==== INFORMATION SHOWN ====

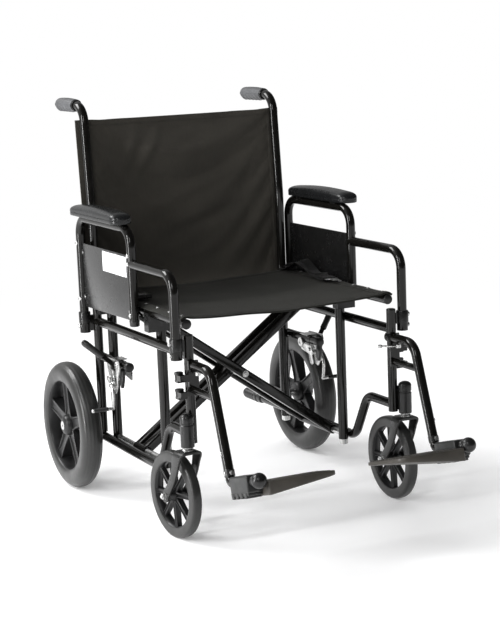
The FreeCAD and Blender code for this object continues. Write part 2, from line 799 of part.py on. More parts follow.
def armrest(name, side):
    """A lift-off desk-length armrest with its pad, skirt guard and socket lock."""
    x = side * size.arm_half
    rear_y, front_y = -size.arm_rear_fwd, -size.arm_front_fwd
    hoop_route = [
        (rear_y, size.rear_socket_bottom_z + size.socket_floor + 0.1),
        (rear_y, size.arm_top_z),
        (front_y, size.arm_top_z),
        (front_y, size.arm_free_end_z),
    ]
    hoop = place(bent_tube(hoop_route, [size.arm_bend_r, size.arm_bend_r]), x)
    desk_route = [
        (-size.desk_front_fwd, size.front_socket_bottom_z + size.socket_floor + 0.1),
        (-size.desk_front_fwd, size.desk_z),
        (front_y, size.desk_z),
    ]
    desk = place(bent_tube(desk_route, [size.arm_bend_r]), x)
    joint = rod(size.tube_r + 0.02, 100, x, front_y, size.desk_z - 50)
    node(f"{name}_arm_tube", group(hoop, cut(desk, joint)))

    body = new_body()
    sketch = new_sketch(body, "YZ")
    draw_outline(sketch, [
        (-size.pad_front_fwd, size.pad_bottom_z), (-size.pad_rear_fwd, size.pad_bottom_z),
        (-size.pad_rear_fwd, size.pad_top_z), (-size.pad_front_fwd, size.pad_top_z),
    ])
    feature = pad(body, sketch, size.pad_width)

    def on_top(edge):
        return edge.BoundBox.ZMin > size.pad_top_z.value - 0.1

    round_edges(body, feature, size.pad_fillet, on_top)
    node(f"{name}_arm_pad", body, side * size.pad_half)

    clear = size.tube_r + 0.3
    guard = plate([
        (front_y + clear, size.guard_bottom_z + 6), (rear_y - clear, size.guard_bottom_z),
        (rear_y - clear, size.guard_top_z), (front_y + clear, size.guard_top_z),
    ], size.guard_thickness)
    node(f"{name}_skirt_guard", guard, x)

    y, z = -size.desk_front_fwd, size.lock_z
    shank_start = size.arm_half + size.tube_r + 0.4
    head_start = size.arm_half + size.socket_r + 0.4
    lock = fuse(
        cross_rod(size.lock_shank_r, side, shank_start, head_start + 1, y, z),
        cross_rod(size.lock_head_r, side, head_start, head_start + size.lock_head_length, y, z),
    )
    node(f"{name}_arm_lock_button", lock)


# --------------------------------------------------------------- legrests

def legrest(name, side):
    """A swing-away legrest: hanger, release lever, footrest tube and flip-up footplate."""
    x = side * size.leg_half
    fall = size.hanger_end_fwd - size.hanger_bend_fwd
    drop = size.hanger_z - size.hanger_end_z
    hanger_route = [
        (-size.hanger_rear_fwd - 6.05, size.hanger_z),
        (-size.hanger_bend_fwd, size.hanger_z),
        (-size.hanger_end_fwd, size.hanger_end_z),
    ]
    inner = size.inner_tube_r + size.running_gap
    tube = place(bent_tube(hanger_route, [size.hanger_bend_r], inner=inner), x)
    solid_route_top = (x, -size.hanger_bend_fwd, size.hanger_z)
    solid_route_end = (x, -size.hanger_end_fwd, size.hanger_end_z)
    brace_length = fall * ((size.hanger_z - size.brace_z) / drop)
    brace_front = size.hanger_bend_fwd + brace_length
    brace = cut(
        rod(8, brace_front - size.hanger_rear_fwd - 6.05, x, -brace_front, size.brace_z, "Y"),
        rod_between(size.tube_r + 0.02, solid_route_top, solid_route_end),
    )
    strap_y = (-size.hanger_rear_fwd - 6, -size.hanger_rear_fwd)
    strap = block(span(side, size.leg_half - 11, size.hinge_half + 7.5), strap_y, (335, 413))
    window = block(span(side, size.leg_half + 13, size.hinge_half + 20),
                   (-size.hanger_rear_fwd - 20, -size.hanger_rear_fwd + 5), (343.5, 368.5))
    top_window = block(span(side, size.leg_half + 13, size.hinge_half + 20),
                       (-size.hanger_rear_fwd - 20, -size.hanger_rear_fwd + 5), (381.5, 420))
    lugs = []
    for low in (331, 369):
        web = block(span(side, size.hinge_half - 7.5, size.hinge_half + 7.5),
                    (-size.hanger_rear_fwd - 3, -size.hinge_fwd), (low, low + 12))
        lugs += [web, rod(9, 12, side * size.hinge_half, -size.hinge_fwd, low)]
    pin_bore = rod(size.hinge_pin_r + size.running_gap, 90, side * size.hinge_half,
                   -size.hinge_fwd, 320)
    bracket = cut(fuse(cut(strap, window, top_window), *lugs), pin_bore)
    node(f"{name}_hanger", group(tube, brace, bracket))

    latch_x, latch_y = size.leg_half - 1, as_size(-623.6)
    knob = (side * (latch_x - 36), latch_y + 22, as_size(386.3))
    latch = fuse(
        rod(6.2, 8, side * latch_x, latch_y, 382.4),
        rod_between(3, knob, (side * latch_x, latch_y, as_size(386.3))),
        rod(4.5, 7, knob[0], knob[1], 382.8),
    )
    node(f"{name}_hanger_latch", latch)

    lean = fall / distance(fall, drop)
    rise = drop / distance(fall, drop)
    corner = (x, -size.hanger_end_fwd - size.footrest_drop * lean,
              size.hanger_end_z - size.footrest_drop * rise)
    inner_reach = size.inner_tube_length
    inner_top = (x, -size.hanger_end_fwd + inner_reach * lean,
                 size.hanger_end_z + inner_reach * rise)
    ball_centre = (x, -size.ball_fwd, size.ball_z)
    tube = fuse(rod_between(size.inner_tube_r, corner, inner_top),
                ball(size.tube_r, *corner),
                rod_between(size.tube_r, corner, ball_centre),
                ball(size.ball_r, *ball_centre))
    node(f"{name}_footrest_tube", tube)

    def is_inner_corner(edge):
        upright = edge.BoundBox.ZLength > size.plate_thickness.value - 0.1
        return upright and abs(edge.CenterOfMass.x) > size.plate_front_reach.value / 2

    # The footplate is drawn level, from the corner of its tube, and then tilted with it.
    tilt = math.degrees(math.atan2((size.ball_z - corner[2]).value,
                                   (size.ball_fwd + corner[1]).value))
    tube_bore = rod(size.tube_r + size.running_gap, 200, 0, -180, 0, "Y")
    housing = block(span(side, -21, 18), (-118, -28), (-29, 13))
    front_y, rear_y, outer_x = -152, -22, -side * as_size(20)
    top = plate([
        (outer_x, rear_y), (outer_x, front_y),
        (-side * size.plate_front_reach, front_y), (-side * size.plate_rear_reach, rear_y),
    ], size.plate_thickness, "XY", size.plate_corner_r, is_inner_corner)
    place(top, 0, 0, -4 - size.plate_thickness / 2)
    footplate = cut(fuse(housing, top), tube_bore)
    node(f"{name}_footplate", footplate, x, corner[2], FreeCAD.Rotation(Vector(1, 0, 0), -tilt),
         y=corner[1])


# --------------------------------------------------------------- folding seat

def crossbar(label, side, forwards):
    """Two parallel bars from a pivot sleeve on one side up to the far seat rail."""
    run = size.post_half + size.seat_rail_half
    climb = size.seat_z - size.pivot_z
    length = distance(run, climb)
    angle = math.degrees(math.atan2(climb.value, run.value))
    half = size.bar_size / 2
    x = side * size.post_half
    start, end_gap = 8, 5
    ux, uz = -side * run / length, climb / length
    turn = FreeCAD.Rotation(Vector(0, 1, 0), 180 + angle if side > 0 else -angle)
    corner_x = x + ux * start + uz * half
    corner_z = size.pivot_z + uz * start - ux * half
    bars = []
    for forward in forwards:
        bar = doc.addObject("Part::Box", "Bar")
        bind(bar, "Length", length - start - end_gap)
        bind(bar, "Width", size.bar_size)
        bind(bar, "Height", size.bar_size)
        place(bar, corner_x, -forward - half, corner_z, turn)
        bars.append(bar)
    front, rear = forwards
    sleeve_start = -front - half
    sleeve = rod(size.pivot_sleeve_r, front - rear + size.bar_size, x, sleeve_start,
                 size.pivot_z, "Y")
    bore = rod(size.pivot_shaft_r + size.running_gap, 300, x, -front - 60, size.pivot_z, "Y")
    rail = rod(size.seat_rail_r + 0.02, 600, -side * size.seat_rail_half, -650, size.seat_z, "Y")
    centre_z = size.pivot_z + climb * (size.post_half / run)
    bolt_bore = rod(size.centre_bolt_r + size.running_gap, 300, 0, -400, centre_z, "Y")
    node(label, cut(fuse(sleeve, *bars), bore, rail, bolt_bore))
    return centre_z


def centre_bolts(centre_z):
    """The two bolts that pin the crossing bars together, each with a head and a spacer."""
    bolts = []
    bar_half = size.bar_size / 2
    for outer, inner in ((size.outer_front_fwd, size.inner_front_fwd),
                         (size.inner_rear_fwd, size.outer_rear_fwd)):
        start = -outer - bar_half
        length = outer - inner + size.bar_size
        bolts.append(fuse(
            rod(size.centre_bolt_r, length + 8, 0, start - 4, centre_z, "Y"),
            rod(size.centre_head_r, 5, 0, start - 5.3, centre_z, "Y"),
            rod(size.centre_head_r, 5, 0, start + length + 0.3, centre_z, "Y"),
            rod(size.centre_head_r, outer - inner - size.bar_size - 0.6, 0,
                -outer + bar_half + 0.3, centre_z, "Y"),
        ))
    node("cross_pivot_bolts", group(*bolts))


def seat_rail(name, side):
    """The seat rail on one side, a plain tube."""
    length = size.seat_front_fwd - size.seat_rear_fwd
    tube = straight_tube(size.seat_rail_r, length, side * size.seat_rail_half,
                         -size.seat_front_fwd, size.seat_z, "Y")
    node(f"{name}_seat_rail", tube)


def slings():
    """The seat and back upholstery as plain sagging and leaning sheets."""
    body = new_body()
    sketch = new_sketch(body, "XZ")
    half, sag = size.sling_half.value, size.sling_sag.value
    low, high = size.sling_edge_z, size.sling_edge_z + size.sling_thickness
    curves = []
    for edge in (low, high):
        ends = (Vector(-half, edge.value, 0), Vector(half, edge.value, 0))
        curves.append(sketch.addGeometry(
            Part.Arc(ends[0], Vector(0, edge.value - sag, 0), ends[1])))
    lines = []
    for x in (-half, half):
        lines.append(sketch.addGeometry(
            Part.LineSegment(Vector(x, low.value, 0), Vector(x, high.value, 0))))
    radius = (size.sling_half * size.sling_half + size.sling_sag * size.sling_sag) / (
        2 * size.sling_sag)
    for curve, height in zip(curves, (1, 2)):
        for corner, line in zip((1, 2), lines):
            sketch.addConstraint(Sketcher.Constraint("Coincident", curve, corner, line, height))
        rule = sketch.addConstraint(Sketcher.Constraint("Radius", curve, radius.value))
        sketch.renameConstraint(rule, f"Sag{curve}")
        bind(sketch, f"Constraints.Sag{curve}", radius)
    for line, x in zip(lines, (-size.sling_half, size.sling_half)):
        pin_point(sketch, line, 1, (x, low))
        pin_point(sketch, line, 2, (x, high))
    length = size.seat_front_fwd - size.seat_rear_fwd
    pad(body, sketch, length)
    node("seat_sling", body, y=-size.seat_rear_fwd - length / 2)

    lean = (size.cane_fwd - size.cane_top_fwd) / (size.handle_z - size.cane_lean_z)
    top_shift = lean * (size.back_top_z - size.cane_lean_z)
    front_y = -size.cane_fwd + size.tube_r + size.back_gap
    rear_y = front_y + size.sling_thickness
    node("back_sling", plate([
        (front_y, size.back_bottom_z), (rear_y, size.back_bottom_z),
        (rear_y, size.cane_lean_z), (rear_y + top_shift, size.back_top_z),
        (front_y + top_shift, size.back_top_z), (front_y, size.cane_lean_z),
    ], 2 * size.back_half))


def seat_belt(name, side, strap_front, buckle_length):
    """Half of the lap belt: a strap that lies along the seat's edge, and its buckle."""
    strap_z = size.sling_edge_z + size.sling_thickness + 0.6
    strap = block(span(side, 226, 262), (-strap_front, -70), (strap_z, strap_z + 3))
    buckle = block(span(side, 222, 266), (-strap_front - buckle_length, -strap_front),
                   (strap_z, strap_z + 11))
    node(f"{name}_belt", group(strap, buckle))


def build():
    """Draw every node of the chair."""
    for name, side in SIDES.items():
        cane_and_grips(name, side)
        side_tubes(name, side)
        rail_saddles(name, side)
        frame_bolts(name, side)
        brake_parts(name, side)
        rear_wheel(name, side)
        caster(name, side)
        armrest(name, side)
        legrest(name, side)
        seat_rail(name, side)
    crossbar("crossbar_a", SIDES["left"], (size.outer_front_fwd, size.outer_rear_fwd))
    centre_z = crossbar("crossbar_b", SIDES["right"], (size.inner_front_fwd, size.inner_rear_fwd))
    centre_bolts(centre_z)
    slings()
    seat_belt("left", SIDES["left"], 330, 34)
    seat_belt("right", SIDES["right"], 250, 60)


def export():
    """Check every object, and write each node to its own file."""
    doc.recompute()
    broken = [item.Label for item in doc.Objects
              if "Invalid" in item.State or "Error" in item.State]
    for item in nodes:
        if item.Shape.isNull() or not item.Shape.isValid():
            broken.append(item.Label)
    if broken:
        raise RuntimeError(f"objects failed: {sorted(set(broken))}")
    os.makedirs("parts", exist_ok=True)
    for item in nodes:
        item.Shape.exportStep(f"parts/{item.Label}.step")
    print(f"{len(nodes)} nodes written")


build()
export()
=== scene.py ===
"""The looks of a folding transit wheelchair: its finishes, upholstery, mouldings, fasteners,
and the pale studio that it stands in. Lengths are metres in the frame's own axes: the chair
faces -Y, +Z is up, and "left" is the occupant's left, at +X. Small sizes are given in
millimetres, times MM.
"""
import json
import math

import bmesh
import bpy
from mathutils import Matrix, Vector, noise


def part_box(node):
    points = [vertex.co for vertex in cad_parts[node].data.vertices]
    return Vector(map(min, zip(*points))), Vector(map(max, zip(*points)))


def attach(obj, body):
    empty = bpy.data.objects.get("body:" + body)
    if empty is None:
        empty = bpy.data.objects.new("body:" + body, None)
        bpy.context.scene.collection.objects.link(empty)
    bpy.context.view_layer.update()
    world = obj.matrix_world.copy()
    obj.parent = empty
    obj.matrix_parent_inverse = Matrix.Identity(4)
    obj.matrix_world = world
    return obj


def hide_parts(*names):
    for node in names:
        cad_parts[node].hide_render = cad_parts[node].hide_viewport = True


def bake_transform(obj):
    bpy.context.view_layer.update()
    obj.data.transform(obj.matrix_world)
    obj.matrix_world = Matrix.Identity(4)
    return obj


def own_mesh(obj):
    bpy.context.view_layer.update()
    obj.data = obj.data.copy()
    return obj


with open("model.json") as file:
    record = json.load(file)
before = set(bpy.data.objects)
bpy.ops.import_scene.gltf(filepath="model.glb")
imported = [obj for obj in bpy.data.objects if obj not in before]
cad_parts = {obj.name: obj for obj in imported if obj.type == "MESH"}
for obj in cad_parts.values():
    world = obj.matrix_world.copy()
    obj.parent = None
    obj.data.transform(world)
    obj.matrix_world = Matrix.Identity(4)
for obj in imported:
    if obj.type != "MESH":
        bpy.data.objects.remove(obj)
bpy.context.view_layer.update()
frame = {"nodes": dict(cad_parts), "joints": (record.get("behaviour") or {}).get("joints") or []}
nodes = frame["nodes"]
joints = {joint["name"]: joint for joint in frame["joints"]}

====

* WRITTEN PROBLEM *
Retype, exactly and only, the lines running from the one with "bpy.data.objects.remove(obj)" through the final line of the listing above.

* REPLY *
        bpy.data.objects.remove(obj)
bpy.context.view_layer.update()
frame = {"nodes": dict(cad_parts), "joints": (record.get("behaviour") or {}).get("joints") or []}
nodes = frame["nodes"]
joints = {joint["name"]: joint for joint in frame["joints"]}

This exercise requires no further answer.